Common mistakes that hold profiles back
The most common issues are not usually dramatic. They are small gaps that build up over time. Incomplete categories, old opening hours, weak photos, ignored reviews and inconsistent contact details all reduce confidence.
Another frequent mistake is chasing visibility without thinking about conversion. Some businesses become fixated on adding keywords everywhere, but forget to present themselves well. Ranking matters, of course, but if your profile does not answer basic customer questions or inspire trust, visibility alone will not generate enough value.
There is also the issue of neglect. Google Business Profiles are not a set-and-forget asset. Businesses change. Services evolve. New photos become available. Reviews need replies. Ongoing maintenance is usually what separates average listings from strong ones.

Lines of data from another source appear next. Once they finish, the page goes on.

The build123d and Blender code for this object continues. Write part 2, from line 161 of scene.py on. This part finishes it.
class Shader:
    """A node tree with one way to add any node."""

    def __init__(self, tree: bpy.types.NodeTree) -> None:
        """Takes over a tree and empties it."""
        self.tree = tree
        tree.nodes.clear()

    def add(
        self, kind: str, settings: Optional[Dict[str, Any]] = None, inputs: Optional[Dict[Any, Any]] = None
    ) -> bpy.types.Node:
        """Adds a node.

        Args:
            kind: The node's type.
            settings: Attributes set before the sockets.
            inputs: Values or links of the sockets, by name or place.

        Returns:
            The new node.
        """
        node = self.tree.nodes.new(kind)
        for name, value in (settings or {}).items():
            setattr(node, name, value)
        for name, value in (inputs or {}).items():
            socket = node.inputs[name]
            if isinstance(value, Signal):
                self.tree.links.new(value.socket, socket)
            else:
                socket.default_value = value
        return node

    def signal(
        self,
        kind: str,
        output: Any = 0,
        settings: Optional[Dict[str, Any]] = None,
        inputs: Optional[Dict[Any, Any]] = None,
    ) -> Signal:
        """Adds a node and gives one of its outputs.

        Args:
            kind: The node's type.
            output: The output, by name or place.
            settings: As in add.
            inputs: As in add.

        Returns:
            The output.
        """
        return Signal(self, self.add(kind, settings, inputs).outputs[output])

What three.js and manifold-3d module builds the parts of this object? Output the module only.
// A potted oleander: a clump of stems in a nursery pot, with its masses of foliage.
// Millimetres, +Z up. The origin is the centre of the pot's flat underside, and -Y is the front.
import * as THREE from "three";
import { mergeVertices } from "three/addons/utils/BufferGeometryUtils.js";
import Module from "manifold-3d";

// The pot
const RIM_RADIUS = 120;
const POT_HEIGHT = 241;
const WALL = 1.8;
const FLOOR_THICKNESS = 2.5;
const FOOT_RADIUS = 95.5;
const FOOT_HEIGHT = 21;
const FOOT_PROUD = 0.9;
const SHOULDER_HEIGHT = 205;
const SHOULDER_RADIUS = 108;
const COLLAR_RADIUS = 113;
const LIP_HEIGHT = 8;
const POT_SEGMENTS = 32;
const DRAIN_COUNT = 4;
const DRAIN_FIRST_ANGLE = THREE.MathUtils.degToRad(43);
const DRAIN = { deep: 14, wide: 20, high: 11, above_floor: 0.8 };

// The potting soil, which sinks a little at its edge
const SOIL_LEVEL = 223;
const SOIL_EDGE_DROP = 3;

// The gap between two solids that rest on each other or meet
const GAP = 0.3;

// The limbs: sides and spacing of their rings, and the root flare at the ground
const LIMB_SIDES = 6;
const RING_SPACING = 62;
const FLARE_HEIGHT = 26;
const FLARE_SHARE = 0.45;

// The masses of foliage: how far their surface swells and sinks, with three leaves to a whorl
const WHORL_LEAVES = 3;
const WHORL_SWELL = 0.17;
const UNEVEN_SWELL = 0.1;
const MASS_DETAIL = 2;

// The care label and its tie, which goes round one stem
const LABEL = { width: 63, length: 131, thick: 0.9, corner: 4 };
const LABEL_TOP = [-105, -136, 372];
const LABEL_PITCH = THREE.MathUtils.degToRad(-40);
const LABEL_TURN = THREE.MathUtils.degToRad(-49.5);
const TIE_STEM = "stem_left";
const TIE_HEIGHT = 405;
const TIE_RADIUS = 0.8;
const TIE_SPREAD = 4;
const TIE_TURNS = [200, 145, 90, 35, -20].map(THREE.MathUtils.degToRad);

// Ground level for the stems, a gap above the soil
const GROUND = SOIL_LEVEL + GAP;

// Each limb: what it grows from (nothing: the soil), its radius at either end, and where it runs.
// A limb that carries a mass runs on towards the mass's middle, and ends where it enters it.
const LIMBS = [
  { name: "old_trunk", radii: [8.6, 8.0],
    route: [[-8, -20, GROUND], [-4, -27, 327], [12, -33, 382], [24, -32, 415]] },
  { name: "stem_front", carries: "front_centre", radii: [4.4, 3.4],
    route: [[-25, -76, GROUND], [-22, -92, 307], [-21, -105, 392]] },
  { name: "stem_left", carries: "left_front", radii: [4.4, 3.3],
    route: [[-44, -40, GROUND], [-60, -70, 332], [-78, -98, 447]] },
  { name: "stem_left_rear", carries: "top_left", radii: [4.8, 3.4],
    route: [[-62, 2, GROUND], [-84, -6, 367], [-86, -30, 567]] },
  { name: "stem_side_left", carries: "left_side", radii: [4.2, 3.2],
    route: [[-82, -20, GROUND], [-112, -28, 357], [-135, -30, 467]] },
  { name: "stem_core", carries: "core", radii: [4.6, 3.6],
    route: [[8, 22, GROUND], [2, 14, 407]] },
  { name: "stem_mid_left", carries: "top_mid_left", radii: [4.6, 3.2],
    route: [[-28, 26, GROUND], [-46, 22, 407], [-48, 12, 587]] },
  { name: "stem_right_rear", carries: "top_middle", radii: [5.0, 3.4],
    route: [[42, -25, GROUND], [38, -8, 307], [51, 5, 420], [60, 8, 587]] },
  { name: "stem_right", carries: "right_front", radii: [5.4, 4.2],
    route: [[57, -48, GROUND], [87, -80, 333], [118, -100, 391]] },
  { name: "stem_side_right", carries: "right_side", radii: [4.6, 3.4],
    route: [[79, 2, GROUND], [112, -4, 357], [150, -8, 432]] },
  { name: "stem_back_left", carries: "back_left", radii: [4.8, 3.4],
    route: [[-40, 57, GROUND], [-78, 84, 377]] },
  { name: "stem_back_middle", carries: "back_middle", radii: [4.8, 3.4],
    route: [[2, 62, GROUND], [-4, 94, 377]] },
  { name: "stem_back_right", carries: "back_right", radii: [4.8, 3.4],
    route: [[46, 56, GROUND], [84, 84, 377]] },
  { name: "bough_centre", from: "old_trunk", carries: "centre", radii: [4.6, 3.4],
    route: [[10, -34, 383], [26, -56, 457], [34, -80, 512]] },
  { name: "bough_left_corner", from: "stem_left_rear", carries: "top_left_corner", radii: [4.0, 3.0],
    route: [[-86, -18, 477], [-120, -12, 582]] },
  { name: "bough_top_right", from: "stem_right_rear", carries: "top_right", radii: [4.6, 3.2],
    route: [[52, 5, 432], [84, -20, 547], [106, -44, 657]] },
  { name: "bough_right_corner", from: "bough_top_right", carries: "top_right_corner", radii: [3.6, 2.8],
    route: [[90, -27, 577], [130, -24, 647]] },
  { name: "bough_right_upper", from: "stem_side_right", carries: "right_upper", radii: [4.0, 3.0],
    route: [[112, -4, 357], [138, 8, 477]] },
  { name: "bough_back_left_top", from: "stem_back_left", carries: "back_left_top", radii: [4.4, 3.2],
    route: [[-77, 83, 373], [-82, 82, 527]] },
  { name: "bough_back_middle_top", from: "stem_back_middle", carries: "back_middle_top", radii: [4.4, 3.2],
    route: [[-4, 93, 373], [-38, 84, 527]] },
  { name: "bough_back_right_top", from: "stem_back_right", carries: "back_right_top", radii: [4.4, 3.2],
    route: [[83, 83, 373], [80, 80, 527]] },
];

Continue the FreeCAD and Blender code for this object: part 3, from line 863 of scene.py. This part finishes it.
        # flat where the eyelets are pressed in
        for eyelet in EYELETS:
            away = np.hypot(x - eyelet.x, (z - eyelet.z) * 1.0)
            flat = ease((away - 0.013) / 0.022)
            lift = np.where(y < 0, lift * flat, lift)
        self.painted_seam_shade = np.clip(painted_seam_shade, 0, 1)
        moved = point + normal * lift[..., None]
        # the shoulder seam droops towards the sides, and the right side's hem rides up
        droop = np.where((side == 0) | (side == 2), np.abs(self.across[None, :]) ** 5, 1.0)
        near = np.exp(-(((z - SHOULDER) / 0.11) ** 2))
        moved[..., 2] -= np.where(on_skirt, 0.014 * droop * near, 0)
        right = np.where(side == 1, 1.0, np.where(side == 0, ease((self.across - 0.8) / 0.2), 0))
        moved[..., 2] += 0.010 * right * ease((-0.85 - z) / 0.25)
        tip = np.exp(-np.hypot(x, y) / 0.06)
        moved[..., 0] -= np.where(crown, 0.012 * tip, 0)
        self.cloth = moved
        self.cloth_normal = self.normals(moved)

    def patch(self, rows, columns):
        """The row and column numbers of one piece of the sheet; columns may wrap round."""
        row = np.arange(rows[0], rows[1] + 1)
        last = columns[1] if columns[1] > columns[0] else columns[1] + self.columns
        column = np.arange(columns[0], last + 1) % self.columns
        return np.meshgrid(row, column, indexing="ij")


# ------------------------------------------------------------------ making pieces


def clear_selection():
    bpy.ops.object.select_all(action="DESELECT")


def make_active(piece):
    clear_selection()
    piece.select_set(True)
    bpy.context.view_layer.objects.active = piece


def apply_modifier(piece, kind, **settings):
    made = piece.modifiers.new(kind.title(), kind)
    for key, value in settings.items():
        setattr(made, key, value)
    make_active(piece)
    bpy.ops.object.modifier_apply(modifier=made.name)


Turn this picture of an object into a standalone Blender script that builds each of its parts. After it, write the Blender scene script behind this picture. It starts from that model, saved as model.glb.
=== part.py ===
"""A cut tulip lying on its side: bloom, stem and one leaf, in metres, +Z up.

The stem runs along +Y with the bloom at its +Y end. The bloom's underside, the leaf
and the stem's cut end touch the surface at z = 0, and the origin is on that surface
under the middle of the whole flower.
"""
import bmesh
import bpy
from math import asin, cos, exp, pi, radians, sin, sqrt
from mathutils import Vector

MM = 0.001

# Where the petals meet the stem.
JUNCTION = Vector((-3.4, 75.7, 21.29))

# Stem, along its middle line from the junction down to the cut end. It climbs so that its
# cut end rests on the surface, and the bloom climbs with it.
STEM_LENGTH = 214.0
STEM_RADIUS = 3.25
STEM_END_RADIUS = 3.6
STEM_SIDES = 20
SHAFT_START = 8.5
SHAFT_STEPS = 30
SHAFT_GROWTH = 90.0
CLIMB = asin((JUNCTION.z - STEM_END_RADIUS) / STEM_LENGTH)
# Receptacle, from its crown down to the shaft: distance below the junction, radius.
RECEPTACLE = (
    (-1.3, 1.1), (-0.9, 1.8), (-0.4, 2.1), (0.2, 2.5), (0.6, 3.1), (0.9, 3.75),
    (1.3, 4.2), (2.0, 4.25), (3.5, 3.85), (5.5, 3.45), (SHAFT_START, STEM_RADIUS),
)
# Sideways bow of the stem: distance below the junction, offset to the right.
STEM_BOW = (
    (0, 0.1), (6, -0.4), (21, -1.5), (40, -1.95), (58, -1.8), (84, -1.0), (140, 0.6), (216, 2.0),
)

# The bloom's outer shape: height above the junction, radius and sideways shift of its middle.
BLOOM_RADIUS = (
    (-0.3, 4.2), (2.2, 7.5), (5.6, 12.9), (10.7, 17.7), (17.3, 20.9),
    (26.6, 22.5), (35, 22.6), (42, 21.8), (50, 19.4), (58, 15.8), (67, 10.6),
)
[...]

How to approach Google Business Profile optimisation sensibly
If your profile has never been reviewed properly, start with a basic audit. Check every detail for accuracy, improve the description, review your categories, replace weak images and make sure your contact options work. Then look at customer signals. Are reviews coming in regularly? Are you responding? Are there obvious questions people keep asking?
After that, think in monthly habits rather than one big fix. Add new photos. post an update when there is something worth sharing. Review performance trends. Make small improvements based on real customer behaviour.
For many businesses, that steady approach works better than trying to do everything in one afternoon. It is manageable, realistic and easier to maintain. At LS25 Web Design, we often see the best results when local marketing is treated as an ongoing part of business growth rather than a one-off task.
A good Google Business Profile should feel like a reliable front door to your business. If someone finds you there first, they should get a clear sense of who you are, what you offer and why contacting you is a sensible next step. When that happens, local search stops being a box to tick and starts becoming a steady source of better enquiries.